The importance of any library is determined more by the number and quality of its books than by the number and character of its visitors. The strength of a good library, the mark of a truly distinguished library, is the number of rare and obscure books it holds. Every library director knows that a great many of the books he cares for will rarely if ever be looked at. But this is no cause for despair. Rather a librarian takes great satisfaction from the thought that if the need ever arises that a certain obscure text will be sought out, if years from now a curious student or an industrious scholar ventures through our doors in search of an obscure work, we will have it.
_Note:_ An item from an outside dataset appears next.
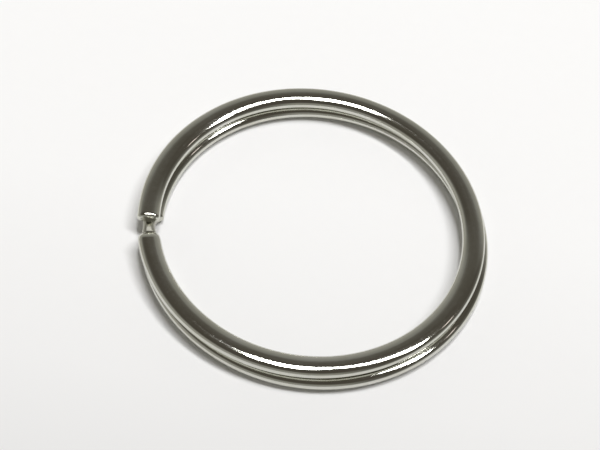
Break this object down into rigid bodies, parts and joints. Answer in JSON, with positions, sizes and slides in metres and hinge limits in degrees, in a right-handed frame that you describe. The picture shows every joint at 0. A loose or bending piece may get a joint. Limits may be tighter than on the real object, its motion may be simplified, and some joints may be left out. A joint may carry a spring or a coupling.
{
  "type": "split key ring",
  "caption": "Flat split key ring of springy plated steel wire wound into stacked turns, with a cranked crossover between its rounded cut ends.",
  "frame": {"origin": "middle of the ring, half way between the middles of its two turns, on the surface that the ring lies on", "axes": "+Z along the ring's axis, up from the surface; the crossover lies toward -X"},
  "size_m": [0.0303, 0.0304, 0.0022],
  "materials": {
    "nickel_steel": "polished nickel plate"
  },
  "bodies": {
    "root": {"split_ring": "nickel_steel"}
  },
  "joints": []
}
And then something magical will happen, something like the magic in the episode I recounted from Bruce Beresford’s film. That is, some day someone will go down to the seminary library, looking to find what indeed did Epiphanius of Salamis, or some other obscure Greek Father, say, or what indeed did some Israelite scribe mean when in the priestly tradition of the Book of Leviticus he penned a particularly obtuse line. And then it will happen. As an old, dusty book is taken down from the shelf, as its pages are slit open perhaps for the very first time, suddenly the words will be there, leaping across the centuries, alive as they once were when first written, and the path to understanding will have been found.